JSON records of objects

....

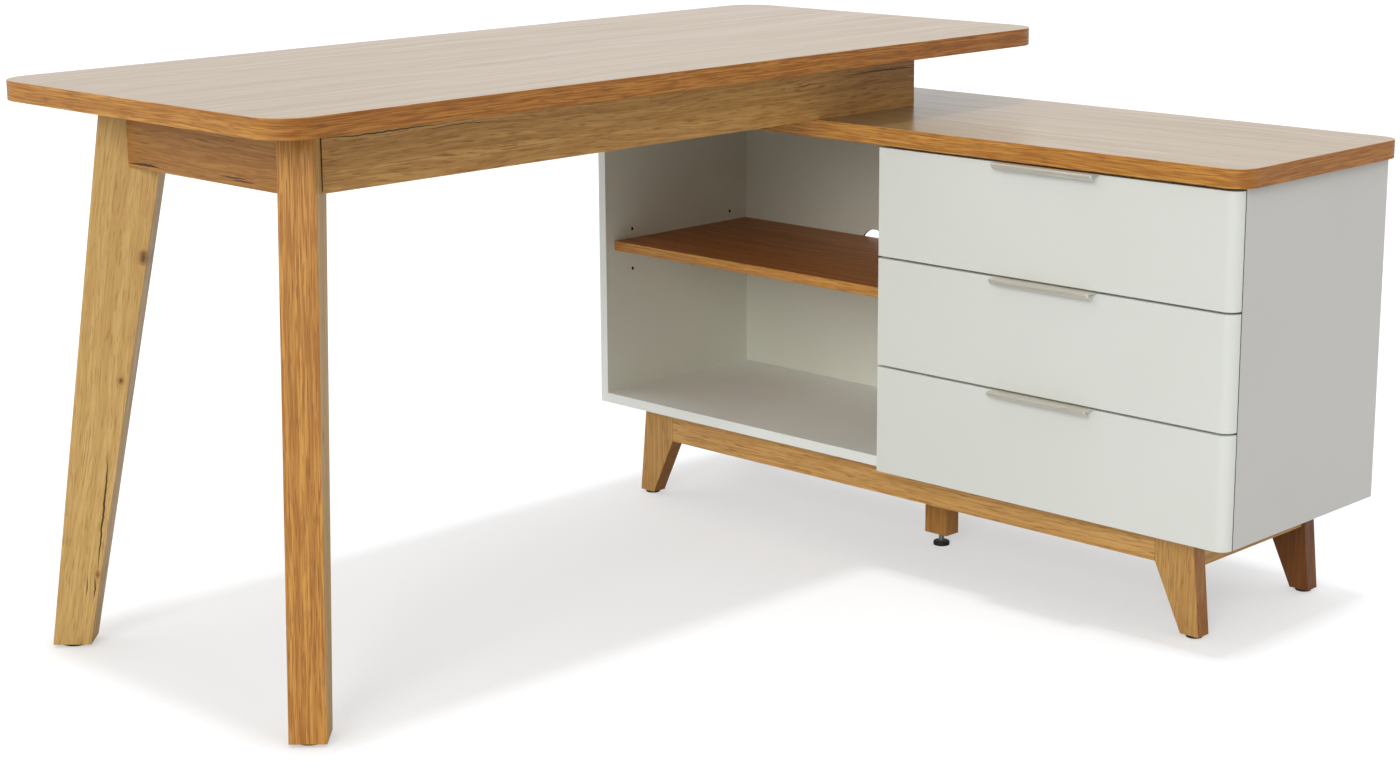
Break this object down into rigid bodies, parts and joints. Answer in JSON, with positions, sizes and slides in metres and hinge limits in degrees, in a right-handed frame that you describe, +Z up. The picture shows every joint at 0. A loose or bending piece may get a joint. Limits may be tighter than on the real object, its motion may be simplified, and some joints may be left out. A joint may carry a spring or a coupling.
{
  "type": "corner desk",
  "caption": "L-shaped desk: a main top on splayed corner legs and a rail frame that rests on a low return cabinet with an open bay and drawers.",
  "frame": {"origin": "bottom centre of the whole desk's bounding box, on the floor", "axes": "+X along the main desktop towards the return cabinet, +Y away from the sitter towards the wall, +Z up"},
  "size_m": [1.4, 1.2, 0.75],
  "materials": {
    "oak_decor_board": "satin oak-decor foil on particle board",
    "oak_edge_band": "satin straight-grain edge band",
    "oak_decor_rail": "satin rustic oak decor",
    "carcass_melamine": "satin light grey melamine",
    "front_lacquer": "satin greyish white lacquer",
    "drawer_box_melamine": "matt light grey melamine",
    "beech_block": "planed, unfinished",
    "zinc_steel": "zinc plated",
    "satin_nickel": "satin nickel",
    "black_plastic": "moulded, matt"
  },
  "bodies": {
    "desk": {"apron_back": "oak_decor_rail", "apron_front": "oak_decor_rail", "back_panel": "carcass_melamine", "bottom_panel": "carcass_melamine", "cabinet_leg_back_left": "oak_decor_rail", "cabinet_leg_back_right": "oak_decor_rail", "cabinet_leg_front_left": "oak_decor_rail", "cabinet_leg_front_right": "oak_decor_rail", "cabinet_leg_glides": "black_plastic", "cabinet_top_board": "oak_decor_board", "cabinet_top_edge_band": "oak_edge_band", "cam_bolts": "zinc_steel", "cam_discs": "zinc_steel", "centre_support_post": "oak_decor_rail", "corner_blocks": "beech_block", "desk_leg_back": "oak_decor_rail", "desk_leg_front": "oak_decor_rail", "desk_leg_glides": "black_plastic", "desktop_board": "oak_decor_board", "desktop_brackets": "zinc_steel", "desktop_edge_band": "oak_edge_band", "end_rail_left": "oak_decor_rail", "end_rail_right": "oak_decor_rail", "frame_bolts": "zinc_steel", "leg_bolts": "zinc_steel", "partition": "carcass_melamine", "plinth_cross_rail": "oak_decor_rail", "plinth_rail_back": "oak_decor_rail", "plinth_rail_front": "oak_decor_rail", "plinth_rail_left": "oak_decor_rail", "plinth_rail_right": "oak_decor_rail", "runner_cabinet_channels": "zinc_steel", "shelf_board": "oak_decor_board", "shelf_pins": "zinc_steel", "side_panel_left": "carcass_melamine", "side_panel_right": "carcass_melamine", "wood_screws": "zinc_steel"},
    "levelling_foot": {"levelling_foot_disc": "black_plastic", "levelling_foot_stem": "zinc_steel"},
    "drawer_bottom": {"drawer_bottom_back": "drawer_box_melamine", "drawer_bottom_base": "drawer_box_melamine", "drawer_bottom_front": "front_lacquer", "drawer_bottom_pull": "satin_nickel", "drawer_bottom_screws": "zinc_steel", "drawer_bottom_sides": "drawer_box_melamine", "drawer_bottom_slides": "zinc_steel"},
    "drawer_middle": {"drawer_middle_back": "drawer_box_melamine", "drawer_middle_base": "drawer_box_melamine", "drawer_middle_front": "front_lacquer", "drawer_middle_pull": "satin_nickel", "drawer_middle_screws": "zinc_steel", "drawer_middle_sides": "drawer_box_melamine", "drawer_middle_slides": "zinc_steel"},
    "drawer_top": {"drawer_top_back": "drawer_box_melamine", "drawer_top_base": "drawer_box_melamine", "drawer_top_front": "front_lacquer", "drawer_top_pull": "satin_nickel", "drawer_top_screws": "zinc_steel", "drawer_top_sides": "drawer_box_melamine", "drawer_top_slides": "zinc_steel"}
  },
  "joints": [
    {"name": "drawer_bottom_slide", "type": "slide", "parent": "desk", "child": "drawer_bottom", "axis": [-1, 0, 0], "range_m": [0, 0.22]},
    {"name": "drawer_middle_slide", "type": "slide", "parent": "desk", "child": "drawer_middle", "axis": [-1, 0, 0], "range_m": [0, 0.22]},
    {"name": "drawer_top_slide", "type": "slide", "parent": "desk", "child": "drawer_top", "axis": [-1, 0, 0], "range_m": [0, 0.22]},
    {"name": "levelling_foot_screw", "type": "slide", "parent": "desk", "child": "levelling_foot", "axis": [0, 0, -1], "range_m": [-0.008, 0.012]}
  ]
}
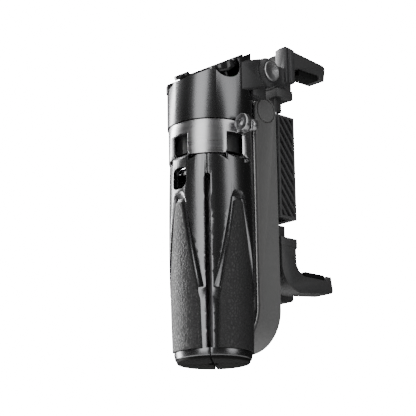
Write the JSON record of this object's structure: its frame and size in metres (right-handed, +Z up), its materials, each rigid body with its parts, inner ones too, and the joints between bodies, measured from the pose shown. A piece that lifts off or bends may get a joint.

....

Exercise aim: All of the data needs to be reproduced exactly, with no line missing.

Expected answer:
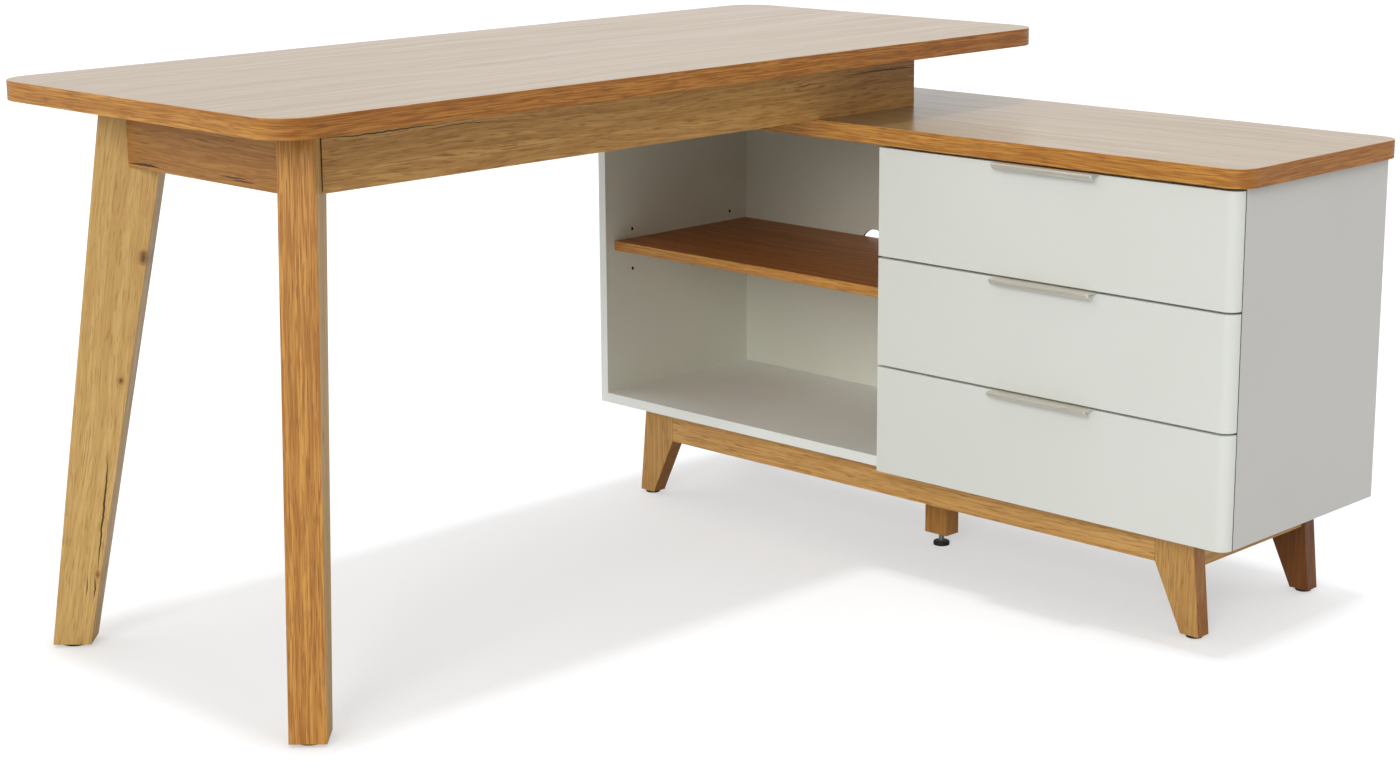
Break this object down into rigid bodies, parts and joints. Answer in JSON, with positions, sizes and slides in metres and hinge limits in degrees, in a right-handed frame that you describe, +Z up. The picture shows every joint at 0. A loose or bending piece may get a joint. Limits may be tighter than on the real object, its motion may be simplified, and some joints may be left out. A joint may carry a spring or a coupling.
{
  "type": "corner desk",
  "caption": "L-shaped desk: a main top on splayed corner legs and a rail frame that rests on a low return cabinet with an open bay and drawers.",
  "frame": {"origin": "bottom centre of the whole desk's bounding box, on the floor", "axes": "+X along the main desktop towards the return cabinet, +Y away from the sitter towards the wall, +Z up"},
  "size_m": [1.4, 1.2, 0.75],
  "materials": {
    "oak_decor_board": "satin oak-decor foil on particle board",
    "oak_edge_band": "satin straight-grain edge band",
    "oak_decor_rail": "satin rustic oak decor",
    "carcass_melamine": "satin light grey melamine",
    "front_lacquer": "satin greyish white lacquer",
    "drawer_box_melamine": "matt light grey melamine",
    "beech_block": "planed, unfinished",
    "zinc_steel": "zinc plated",
    "satin_nickel": "satin nickel",
    "black_plastic": "moulded, matt"
  },
  "bodies": {
    "desk": {"apron_back": "oak_decor_rail", "apron_front": "oak_decor_rail", "back_panel": "carcass_melamine", "bottom_panel": "carcass_melamine", "cabinet_leg_back_left": "oak_decor_rail", "cabinet_leg_back_right": "oak_decor_rail", "cabinet_leg_front_left": "oak_decor_rail", "cabinet_leg_front_right": "oak_decor_rail", "cabinet_leg_glides": "black_plastic", "cabinet_top_board": "oak_decor_board", "cabinet_top_edge_band": "oak_edge_band", "cam_bolts": "zinc_steel", "cam_discs": "zinc_steel", "centre_support_post": "oak_decor_rail", "corner_blocks": "beech_block", "desk_leg_back": "oak_decor_rail", "desk_leg_front": "oak_decor_rail", "desk_leg_glides": "black_plastic", "desktop_board": "oak_decor_board", "desktop_brackets": "zinc_steel", "desktop_edge_band": "oak_edge_band", "end_rail_left": "oak_decor_rail", "end_rail_right": "oak_decor_rail", "frame_bolts": "zinc_steel", "leg_bolts": "zinc_steel", "partition": "carcass_melamine", "plinth_cross_rail": "oak_decor_rail", "plinth_rail_back": "oak_decor_rail", "plinth_rail_front": "oak_decor_rail", "plinth_rail_left": "oak_decor_rail", "plinth_rail_right": "oak_decor_rail", "runner_cabinet_channels": "zinc_steel", "shelf_board": "oak_decor_board", "shelf_pins": "zinc_steel", "side_panel_left": "carcass_melamine", "side_panel_right": "carcass_melamine", "wood_screws": "zinc_steel"},
    "levelling_foot": {"levelling_foot_disc": "black_plastic", "levelling_foot_stem": "zinc_steel"},
    "drawer_bottom": {"drawer_bottom_back": "drawer_box_melamine", "drawer_bottom_base": "drawer_box_melamine", "drawer_bottom_front": "front_lacquer", "drawer_bottom_pull": "satin_nickel", "drawer_bottom_screws": "zinc_steel", "drawer_bottom_sides": "drawer_box_melamine", "drawer_bottom_slides": "zinc_steel"},
    "drawer_middle": {"drawer_middle_back": "drawer_box_melamine", "drawer_middle_base": "drawer_box_melamine", "drawer_middle_front": "front_lacquer", "drawer_middle_pull": "satin_nickel", "drawer_middle_screws": "zinc_steel", "drawer_middle_sides": "drawer_box_melamine", "drawer_middle_slides": "zinc_steel"},
    "drawer_top": {"drawer_top_back": "drawer_box_melamine", "drawer_top_base": "drawer_box_melamine", "drawer_top_front": "front_lacquer", "drawer_top_pull": "satin_nickel", "drawer_top_screws": "zinc_steel", "drawer_top_sides": "drawer_box_melamine", "drawer_top_slides": "zinc_steel"}
  },
  "joints": [
    {"name": "drawer_bottom_slide", "type": "slide", "parent": "desk", "child": "drawer_bottom", "axis": [-1, 0, 0], "range_m": [0, 0.22]},
    {"name": "drawer_middle_slide", "type": "slide", "parent": "desk", "child": "drawer_middle", "axis": [-1, 0, 0], "range_m": [0, 0.22]},
    {"name": "drawer_top_slide", "type": "slide", "parent": "desk", "child": "drawer_top", "axis": [-1, 0, 0], "range_m": [0, 0.22]},
    {"name": "levelling_foot_screw", "type": "slide", "parent": "desk", "child": "levelling_foot", "axis": [0, 0, -1], "range_m": [-0.008, 0.012]}
  ]
}
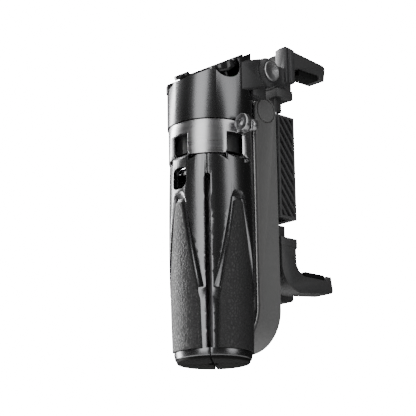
Write the JSON record of this object's structure: its frame and size in metres (right-handed, +Z up), its materials, each rigid body with its parts, inner ones too, and the joints between bodies, measured from the pose shown. A piece that lifts off or bends may get a joint.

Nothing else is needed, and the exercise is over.